- _Records supplied_
****************

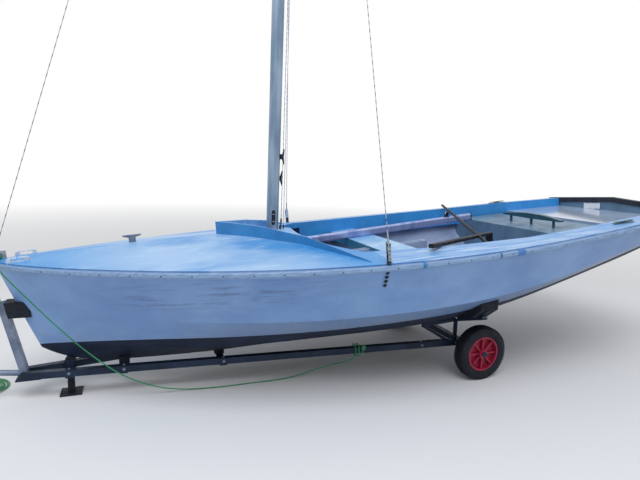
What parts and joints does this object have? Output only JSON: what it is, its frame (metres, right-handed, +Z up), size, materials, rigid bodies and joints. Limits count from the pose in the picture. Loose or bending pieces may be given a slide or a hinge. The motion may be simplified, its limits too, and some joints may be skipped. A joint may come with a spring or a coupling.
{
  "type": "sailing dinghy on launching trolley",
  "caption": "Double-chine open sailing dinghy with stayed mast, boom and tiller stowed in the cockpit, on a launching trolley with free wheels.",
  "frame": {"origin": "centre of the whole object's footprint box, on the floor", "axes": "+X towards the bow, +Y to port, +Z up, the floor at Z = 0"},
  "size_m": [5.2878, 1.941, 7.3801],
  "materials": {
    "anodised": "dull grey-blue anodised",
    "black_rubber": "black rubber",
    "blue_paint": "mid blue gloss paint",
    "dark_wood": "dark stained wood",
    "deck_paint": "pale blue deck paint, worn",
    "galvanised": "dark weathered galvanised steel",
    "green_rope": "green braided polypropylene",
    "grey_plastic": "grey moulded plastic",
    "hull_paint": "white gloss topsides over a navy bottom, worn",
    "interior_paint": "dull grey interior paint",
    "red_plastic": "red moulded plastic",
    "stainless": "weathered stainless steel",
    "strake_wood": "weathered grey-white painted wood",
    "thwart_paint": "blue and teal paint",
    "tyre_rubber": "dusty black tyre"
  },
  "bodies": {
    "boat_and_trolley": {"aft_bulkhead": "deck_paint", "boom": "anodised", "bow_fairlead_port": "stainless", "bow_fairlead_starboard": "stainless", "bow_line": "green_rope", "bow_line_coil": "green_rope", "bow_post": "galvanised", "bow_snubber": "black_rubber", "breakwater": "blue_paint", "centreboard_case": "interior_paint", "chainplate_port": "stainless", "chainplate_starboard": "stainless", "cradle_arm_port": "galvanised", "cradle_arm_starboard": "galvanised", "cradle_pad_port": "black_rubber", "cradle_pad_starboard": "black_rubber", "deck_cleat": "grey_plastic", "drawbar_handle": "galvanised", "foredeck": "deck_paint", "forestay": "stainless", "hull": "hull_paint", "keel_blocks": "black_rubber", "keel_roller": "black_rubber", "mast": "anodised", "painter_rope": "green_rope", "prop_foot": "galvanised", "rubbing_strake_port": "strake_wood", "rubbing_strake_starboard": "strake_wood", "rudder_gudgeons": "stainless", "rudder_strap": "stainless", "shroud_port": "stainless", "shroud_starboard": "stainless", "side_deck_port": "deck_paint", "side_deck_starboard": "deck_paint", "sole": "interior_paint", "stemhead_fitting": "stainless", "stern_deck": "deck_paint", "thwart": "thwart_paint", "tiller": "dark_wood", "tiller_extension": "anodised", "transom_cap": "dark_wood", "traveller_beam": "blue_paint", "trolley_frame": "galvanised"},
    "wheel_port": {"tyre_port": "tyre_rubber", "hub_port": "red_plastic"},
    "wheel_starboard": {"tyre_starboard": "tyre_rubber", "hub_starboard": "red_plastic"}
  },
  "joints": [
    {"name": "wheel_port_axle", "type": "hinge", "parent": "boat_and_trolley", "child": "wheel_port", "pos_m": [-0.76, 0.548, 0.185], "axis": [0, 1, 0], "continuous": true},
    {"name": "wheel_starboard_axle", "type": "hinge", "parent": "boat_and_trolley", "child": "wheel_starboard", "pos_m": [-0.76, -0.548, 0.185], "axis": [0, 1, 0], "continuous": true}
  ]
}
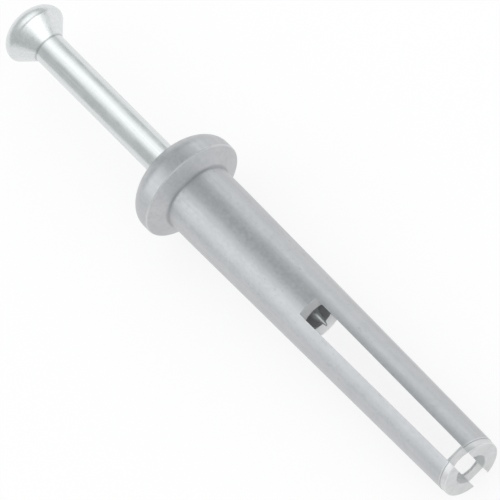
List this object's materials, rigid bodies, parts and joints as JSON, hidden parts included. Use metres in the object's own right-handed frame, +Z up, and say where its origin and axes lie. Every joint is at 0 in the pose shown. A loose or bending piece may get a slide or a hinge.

****************

- _Written exercise_
Print the records above exactly as they appear.

- _Completed exercise_
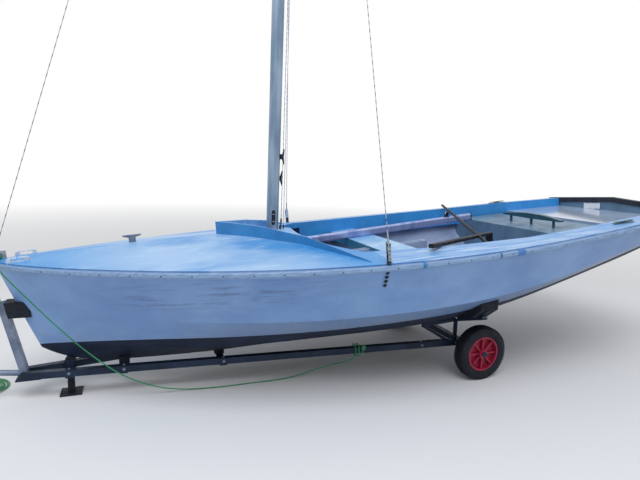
What parts and joints does this object have? Output only JSON: what it is, its frame (metres, right-handed, +Z up), size, materials, rigid bodies and joints. Limits count from the pose in the picture. Loose or bending pieces may be given a slide or a hinge. The motion may be simplified, its limits too, and some joints may be skipped. A joint may come with a spring or a coupling.
{
  "type": "sailing dinghy on launching trolley",
  "caption": "Double-chine open sailing dinghy with stayed mast, boom and tiller stowed in the cockpit, on a launching trolley with free wheels.",
  "frame": {"origin": "centre of the whole object's footprint box, on the floor", "axes": "+X towards the bow, +Y to port, +Z up, the floor at Z = 0"},
  "size_m": [5.2878, 1.941, 7.3801],
  "materials": {
    "anodised": "dull grey-blue anodised",
    "black_rubber": "black rubber",
    "blue_paint": "mid blue gloss paint",
    "dark_wood": "dark stained wood",
    "deck_paint": "pale blue deck paint, worn",
    "galvanised": "dark weathered galvanised steel",
    "green_rope": "green braided polypropylene",
    "grey_plastic": "grey moulded plastic",
    "hull_paint": "white gloss topsides over a navy bottom, worn",
    "interior_paint": "dull grey interior paint",
    "red_plastic": "red moulded plastic",
    "stainless": "weathered stainless steel",
    "strake_wood": "weathered grey-white painted wood",
    "thwart_paint": "blue and teal paint",
    "tyre_rubber": "dusty black tyre"
  },
  "bodies": {
    "boat_and_trolley": {"aft_bulkhead": "deck_paint", "boom": "anodised", "bow_fairlead_port": "stainless", "bow_fairlead_starboard": "stainless", "bow_line": "green_rope", "bow_line_coil": "green_rope", "bow_post": "galvanised", "bow_snubber": "black_rubber", "breakwater": "blue_paint", "centreboard_case": "interior_paint", "chainplate_port": "stainless", "chainplate_starboard": "stainless", "cradle_arm_port": "galvanised", "cradle_arm_starboard": "galvanised", "cradle_pad_port": "black_rubber", "cradle_pad_starboard": "black_rubber", "deck_cleat": "grey_plastic", "drawbar_handle": "galvanised", "foredeck": "deck_paint", "forestay": "stainless", "hull": "hull_paint", "keel_blocks": "black_rubber", "keel_roller": "black_rubber", "mast": "anodised", "painter_rope": "green_rope", "prop_foot": "galvanised", "rubbing_strake_port": "strake_wood", "rubbing_strake_starboard": "strake_wood", "rudder_gudgeons": "stainless", "rudder_strap": "stainless", "shroud_port": "stainless", "shroud_starboard": "stainless", "side_deck_port": "deck_paint", "side_deck_starboard": "deck_paint", "sole": "interior_paint", "stemhead_fitting": "stainless", "stern_deck": "deck_paint", "thwart": "thwart_paint", "tiller": "dark_wood", "tiller_extension": "anodised", "transom_cap": "dark_wood", "traveller_beam": "blue_paint", "trolley_frame": "galvanised"},
    "wheel_port": {"tyre_port": "tyre_rubber", "hub_port": "red_plastic"},
    "wheel_starboard": {"tyre_starboard": "tyre_rubber", "hub_starboard": "red_plastic"}
  },
  "joints": [
    {"name": "wheel_port_axle", "type": "hinge", "parent": "boat_and_trolley", "child": "wheel_port", "pos_m": [-0.76, 0.548, 0.185], "axis": [0, 1, 0], "continuous": true},
    {"name": "wheel_starboard_axle", "type": "hinge", "parent": "boat_and_trolley", "child": "wheel_starboard", "pos_m": [-0.76, -0.548, 0.185], "axis": [0, 1, 0], "continuous": true}
  ]
}
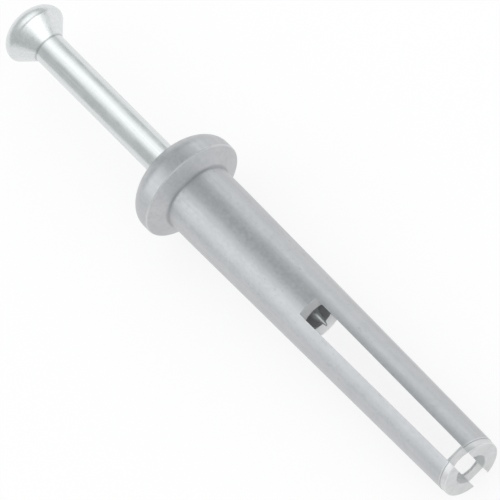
List this object's materials, rigid bodies, parts and joints as JSON, hidden parts included. Use metres in the object's own right-handed frame, +Z up, and say where its origin and axes lie. Every joint is at 0 in the pose shown. A loose or bending piece may get a slide or a hinge.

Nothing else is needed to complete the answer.